Run the command Docker documentation provides for the installation. https://docs.docker.com/engine/install/

# Add Docker's official GPG key:
sudo apt-get update
sudo apt-get install ca-certificates curl
sudo install -m 0755 -d /etc/apt/keyrings
sudo curl -fsSL https://download.docker.com/linux/ubuntu/gpg -o /etc/apt/keyrings/docker.asc
sudo chmod a+r /etc/apt/keyrings/docker.asc

# Add the repository to Apt sources:
echo \
  "deb [arch=$(dpkg --print-architecture) signed-by=/etc/apt/keyrings/docker.asc] https://download.docker.com/linux/ubuntu \
  $(. /etc/os-release && echo "$VERSION_CODENAME") stable" | \
  sudo tee /etc/apt/sources.list.d/docker.list > /dev/null
sudo apt-get update
sudo apt-get install docker-ce docker-ce-cli containerd.io docker-buildx-plugin docker-compose-plugin

2- Create the Docker networks

docker network create --subnet=192.168.16.0/24 server_network
docker network create --subnet=192.168.32.0/24 client_network

3- Build the router container

The router will use the ubuntu image, available in DockerHub.

We'll first connect the router container to the server_networkand assign and IP address to its interface eth0. Privileges will be assigned to latter allow iptables configuring.

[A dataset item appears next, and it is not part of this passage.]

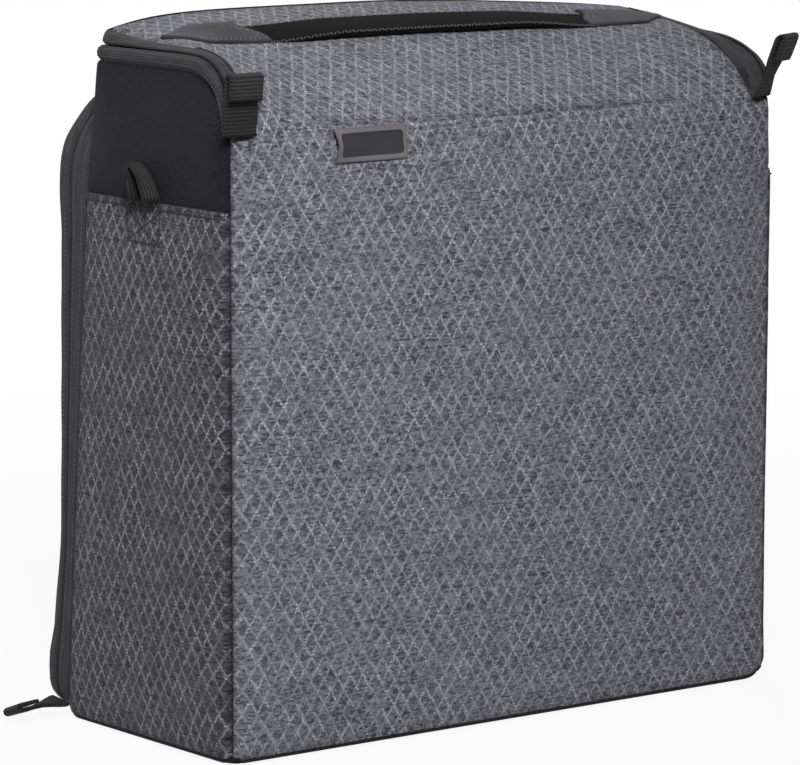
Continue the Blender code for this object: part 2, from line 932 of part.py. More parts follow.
def make_sliders():
    """The four sliders with their pulls, and the place of each pull's end bar."""
    lid_zip_line = along_back(zip_height)
    arch_turn = Matrix.Rotation(math.pi / 2, 4, "X")
    for side, hand in ((-1, "left"), (1, "right")):
        spot = (side * lid_slider_place, 0, lid_zip_line)
        matrix = back_matrix @ Matrix.Translation(spot)
        make_slider("lid_slider_" + hand, matrix)
        make_pull("lid_pull_" + hand, matrix, side)
        pull_pivots["lid_pull_" + hand] = place_of(matrix, (0, tunnel_centre, 0))
        spot = (side * door_slider_place, meeting_depth, arch_high + tape_inset)
        matrix = back_matrix @ Matrix.Translation(spot) @ arch_turn
        make_slider("door_slider_" + hand, matrix)
        make_pull("door_pull_" + hand, matrix, side)
        pull_pivots["door_pull_" + hand] = place_of(matrix, (0, tunnel_centre, 0))


# Lining and dividers

inner_half_width = half_width - wall - seam_gap
inner_front = front_y + wall + seam_gap
inner_floor = wall + seam_gap
room_half_width = inner_half_width - lining_thickness - seam_gap
room_front = inner_front + lining_thickness + seam_gap
room_floor = inner_floor + lining_thickness + seam_gap


def make_lining():
    """A thin cloth skin on the front, sides and floor of the inside, open at top and back."""
    top = seam_height - lining_top_drop

    def corner(sx, sy, sz):
        height = top if sz > 0 else inner_floor
        y = back_y(height) - wall - seam_gap if sy > 0 else inner_front
        return (sx * inner_half_width, y, height)

    item = placed_cube("interior_lining", corner)
    bm = bmesh.new()
    bm.from_mesh(item.data)
    top_face = max(bm.faces, key=lambda face: face.calc_center_median().z)
    back_face = max(bm.faces, key=lambda face: face.calc_center_median().y)
    open_faces = [top_face, back_face]
    bmesh.ops.delete(bm, geom=open_faces, context="FACES")
    bm.to_mesh(item.data)
    bm.free()
    solidify = item.modifiers.new("thickness", "SOLIDIFY")
    solidify.thickness = lining_thickness
    solidify.offset = -1
    solidify.use_even_offset = True
    return finish(item, lining_gray, 0.95)


def make_shelf(name, height):
    def corner(sx, sy, sz):
        z = height + shelf_thickness if sz > 0 else height
        y = back_y(height + shelf_thickness) - shelf_back_gap if sy > 0 else room_front
        return (sx * room_half_width, y, z)
    shelf = placed_cube(name, corner)
    bevel = shelf.modifiers.new("rounding", "BEVEL")
    bevel.width = shelf_thickness / 4
    bevel.segments = 2
    return finish(shelf, divider_gray, 0.95)


def make_divider(name, place, low, high):
    """An upright padded divider, with a hook-and-loop flange on the front wall."""
    web = divider_thickness / 2
    flange = divider_flange_width / 2
    back = back_y(high) - shelf_back_gap
    step = room_front + divider_flange_thickness
    half = [(flange, room_front), (flange, step), (web, step), (web, back)]
    points = half + [(-x, y) for x, y in reversed(half)]
    matrix = Matrix.Translation((place, 0, (low + high) / 2))
    divider = outline_solid(name, points, high - low, matrix)
    return finish(divider, divider_gray, 0.95)


def make_inside():
    make_lining()
    make_shelf("upper_shelf", upper_shelf_height)
    make_shelf("lower_shelf", lower_shelf_height)
    low = upper_shelf_height + shelf_thickness + seam_gap
    make_divider("top_divider", top_divider_place, low, low + top_divider_height)
    low = lower_shelf_height + shelf_thickness + seam_gap
    high = upper_shelf_height - seam_gap
    make_divider("middle_divider_left", -middle_divider_place, low, high)
    make_divider("middle_divider_right", middle_divider_place, low, high)
    make_divider("bottom_divider", bottom_divider_place, room_floor, lower_shelf_height - seam_gap)


# Handle

def make_handle():
    front = front_y + handle_front

    def strap_point(u, v):
        x = handle_centre + handle_half_length * (2 * u - 1)
        y = front + handle_width * v
        lift = patch_thickness + seam_gap + handle_lift * math.sin(math.pi * u) ** 2
        return lid_surface(x, y, lift + handle_thickness)

    strap = sheet(
        "handle_strap", strap_point, handle_columns, handle_rows, handle_thickness
    )
    finish(strap, webbing_black, 0.85)

    for side, hand in ((-1, "left"), (1, "right")):
        inner = handle_half_length + seam_gap

        def patch_point(u, v, side=side, inner=inner):
            across = v - 1 / 2
            tip = patch_length - patch_tip_length * abs(2 * across)
            reach = inner + tip * (u if side > 0 else 1 - u)
            x = handle_centre + side * reach
            y = front + handle_width / 2 + patch_width * across
            return lid_surface(x, y, seam_gap + patch_thickness)

        patch = sheet(
            "handle_anchor_" + hand, patch_point, patch_steps, patch_steps, patch_thickness
        )
        finish(patch, leather_charcoal, 0.6)


# Grab tabs, loops and label

def make_tab(name, matrix, sway=0.0):
    """A webbing tab that stands along Z, with its end folded into a stitched block.

    Its sway leans it sideways from a base that stays level.
    """
    thin = tab_thickness
    thick = tab_block_thickness
    reach = tab_strap_length
    end = tab_strap_length + tab_block_length
    points = [
        (0, 0), (0, end), (-thick, end), (-thick, reach), (-thin, reach), (-thin, 0),
    ]
    tab = outline_solid(
        name, points, tab_width, side_view, rounding=tab_edge_rounding, rounding_steps=1
    )
    lean = Matrix.Identity(4)
    lean[0][2] = sway
    tab.data.transform(lean @ side_view)
    tab.matrix_world = matrix
    return finish(tab, webbing_black, 0.85)


def make_tabs():
    low = lid_bottom + seam_gap
    spot = (tab_width / 2 - half_width, front_y - tab_standoff, low + left_tab_rise)
    make_tab("front_tab_left", Matrix.Translation(spot), left_tab_sway)
    spot = (half_width - right_tab_inset, front_y, low + right_tab_rise)
    right = Matrix.Translation(spot) @ Matrix.Rotation(right_tab_turn, 4, "Z")
    make_tab("front_tab_right", right, right_tab_sway)
    for side, hand in ((-1, "left"), (1, "right")):
        spot = (side * (half_width + tab_standoff), gusset_depth / 2, back_tab_height)
        lean = Matrix.Rotation(side * (math.pi / 2 + back_tab_droop), 4, "Y")
        face = Matrix.Rotation(-side * math.pi / 2, 4, "Z")
        make_tab("back_tab_" + hand, back_matrix @ Matrix.Translation(spot) @ lean @ face)


def make_loops():
    """Webbing loops that stand up from the side hems, wide across the wall's normal."""
    for side, hand in ((-1, "left"), (1, "right")):
        def loop_point(u, v, side=side):
            angle = math.pi * u
            y = front_y + loop_centre - loop_half_span * math.cos(angle)
            z = hem_height + seam_gap * 2 + loop_height * math.sin(angle) ** loop_fullness
            x = side * (half_width + seam_gap + loop_width * v)
            return Vector((x, y, z))

        loop = sheet("side_loop_" + hand, loop_point, loop_steps, 1, loop_thickness, side=side)
        finish(loop, webbing_black, 0.85)


def make_label():
    """A bare folded label that hangs from the front seam and bows off the panel."""
    left = -half_width + label_left
    top = seam_height - seam_gap

    def label_point(u, v):
        bow = label_bow * (1 - u) ** 2 * math.sin(math.pi * v)
        x = left + label_width * u
        z = top - label_height * (1 - v)
        return Vector((x, front_y - seam_gap - label_thickness - bow, z))

    label = sheet("label", label_point, label_steps, label_steps // 2, label_thickness)
    finish(label, gray_fabric, 0.9)


# Joints: an empty on each axis carries the pieces that turn about it

def hang(empty_name, location, names):
    """Parent pieces to an empty on their axis, where they are."""
    empty = make_empty(empty_name, location)
    bpy.context.view_layer.update()
    for name in names:
        item = bpy.data.objects[name]
        item.parent = empty
        item.matrix_parent_inverse = empty.matrix_world.inverted()
    return empty


def outer_face_of(tab_name):
    """The place at a tab's base, on the face that its folded end stands out from."""
    return place_of(bpy.data.objects[tab_name].matrix_world, (0, -tab_thickness, 0))


def hang_moving_pieces():
    lid_axis = (0, front_y - lid_axis_standoff, seam_height + seam_gap / 2)
    lid_pieces = [
        "lid_panel", "lid_lining", "lid_zip_lid_tape", "lid_zip_lid_coil",
        "handle_anchor_left", "handle_anchor_right",
    ]
    lid = hang("lid_hinge", lid_axis, lid_pieces)
    door_axis = place_of(back_matrix, (0, gusset_depth, arch_low))
    door_pieces = [
        "back_door_panel", "back_door_lining", "back_zip_door_tape", "back_zip_door_coil",
    ]
    hang("back_door_hinge", door_axis, door_pieces)
    handle_y = front_y + handle_front + handle_width / 2
    handle_z = lid_surface(handle_centre + handle_half_length, handle_y, handle_thickness).z
    on_lid = [
        ("handle_strap", (handle_centre, handle_y, handle_z)),
        ("front_tab_left", outer_face_of("front_tab_left")),
        ("front_tab_right", outer_face_of("front_tab_right")),
    ]
    for name, location in on_lid:
        empty = hang(name + "_pivot", location, [name])
        empty.parent = lid
        empty.matrix_parent_inverse = lid.matrix_world.inverted()
    for side, hand in ((-1, "left"), (1, "right")):
        base = (side * (half_width + seam_gap), front_y + loop_centre, hem_height + seam_gap)
        hang("side_loop_" + hand + "_pivot", base, ["side_loop_" + hand])
        name = "back_tab_" + hand
        hang(name + "_pivot", outer_face_of(name), [name])
    for name, pivot in pull_pivots.items():
        hang(name + "_pivot", pivot, [name])
    bpy.context.view_layer.update()
    for item in parts.objects:
        if item.type == "EMPTY":
            place = ["%.5f" % value for value in item.matrix_world.translation]
            print("axis", item.name, *place)


make_walls()
make_header()
make_lid()
make_lid_zip()
make_back_zip()
make_back_door()
make_sliders()
make_inside()
make_handle()
make_tabs()
make_loops()
make_label()
hang_moving_pieces()
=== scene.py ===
# %% [markdown]
# # A padded camera bag insert
# The CAD model gives every piece its place and its joints, as plain solids. This lesson
# dresses that frame: each padded panel, tape, strap and pull gets its real form and a
# procedural finish, and then rides on the body that it belongs to. All lengths are in
# metres, so the value mm turns a size in millimetres into one of the scene's.

# %% Load the fixed frame
import math
from functools import partialmethod

import bmesh
import bpy
from mathutils import Matrix, Vector, noise
from mathutils.bvhtree import BVHTree


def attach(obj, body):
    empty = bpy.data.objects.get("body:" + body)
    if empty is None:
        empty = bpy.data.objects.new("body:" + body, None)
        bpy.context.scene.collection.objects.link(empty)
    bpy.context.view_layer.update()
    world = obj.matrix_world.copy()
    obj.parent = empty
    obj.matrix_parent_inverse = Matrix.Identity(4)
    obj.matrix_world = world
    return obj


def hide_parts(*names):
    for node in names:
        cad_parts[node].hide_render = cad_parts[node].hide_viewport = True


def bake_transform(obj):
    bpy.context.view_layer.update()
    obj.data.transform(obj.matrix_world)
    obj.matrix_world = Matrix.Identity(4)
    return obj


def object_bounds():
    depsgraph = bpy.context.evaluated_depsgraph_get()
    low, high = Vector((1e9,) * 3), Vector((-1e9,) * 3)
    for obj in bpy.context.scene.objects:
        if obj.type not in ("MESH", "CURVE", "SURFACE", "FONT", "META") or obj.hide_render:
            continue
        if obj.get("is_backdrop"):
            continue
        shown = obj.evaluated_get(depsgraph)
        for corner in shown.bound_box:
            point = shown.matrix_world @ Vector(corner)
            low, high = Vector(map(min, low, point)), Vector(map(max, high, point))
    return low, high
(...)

docker run -dit --name router \
--net server_network --ip 192.168.16.100 \
--privileged ubuntu

We'll connect the router to client_network on eth1.

docker network connect --ip 192.168.32.100 client_network router

So far we have defined two networks and the router container which has 2 interfaces, one for each network. However, until we configure the routing, each interface is not aware of the existance of the other and does not know how to redirect the packets.

4- Create the routing tables

As we are using simple ubuntu images iproute 2 installations need to be done prior using ip command

docker exec -it $ROUTER_CONTAINER bash -c "
  apt update && apt install -y iproute2
"

Define the routing tables.

ip route add 192.168.16.0/24 via 192.168.16.100 dev eth0
ip route add 192.168.32.0/24 via 192.168.32.100 dev eth1

5- Build up the container for the server

We'll first create the image. The Dockerfile defining the image is the following:

#Base image to use. We'll use the version running on the Host VM
FROM python:3.8.10
#Define which will be the working directory in the docker
WORKDIR /server_storage/
#Copy the files on the host to the docker
ADD mydata.txt server.py /server_storage/
#Open the port where the server will listen
EXPOSE 5000
#execute the command to start the server
CMD [ "python3", "/server_storage/server.py" ]

Build the image and run the server container in privileged mode. Important to note that when running the server container, we need to match the port 5000 of the container with the port 5000 of the server.

docker build -t server_image .

docker run -dit --name server_container \
 --net server_network \
 --ip 192.168.16.2 \
 -p 5000:5000 \
 -v server_persistent_storage:/server_storage \
 --cap-add=NET_ADMIN \
 server_image

Define in the server that the gateway for addresses belonging to client_network is via eth0 of the router.

docker exec -it server_container ip route add 192.168.32.0/24 via 192.168.16.100

6- Build up the container for the client

The Dockerfile defining the image is the following. Note that we'll run bash when building the container, this is done this way to keep the container running until the routings are done. Once the routing is set, running client.py won't exit with error, as the server will be reachable.

#Base image to use. We'll use the version running on the Host VM
FROM python:3.8.10
#Define which will be the working directory in the docker
WORKDIR /client_storage/
#Copy the files on the host to the docker
ADD client.py /client_storage/
#execute the command to start the server. Bash executed to avoid stopping the container when routing table is 
#still being set
CMD [ "bash" ]

Build the image and run the client container in privileged mode.

docker build -t client_image .

docker run -dit --name client_container \
 --net client_network \
 --ip 192.168.32.2\
 -v client_persistent_storage:/client_storage \
 --cap-add=NET_ADMIN \
 client_image

Define in the server container taht the getaway for the addresses belonging to server_network is via eth1 of the router.

docker exec -it client_container ip route add 192.168.16.0/24 via 192.168.32.100

Run client.py.

docker exec -it client_container python client.py

7- Checking integrity of the file sent

Execute in the server container:

md5sum mydata.txt

#Output
59ca0efa9f5633cb0371bbc0355478d8  mydata.txt

Execute in the client container:

md5sum mydata_client_copy.txt 

#Output
59ca0efa9f5633cb0371bbc0355478d8  mydata_client_copy.txt

Files in the repo

The order for executing the .sh files is: run_router.sh, run_server.sh, run_client.sh.

Check for possible changes on local variables.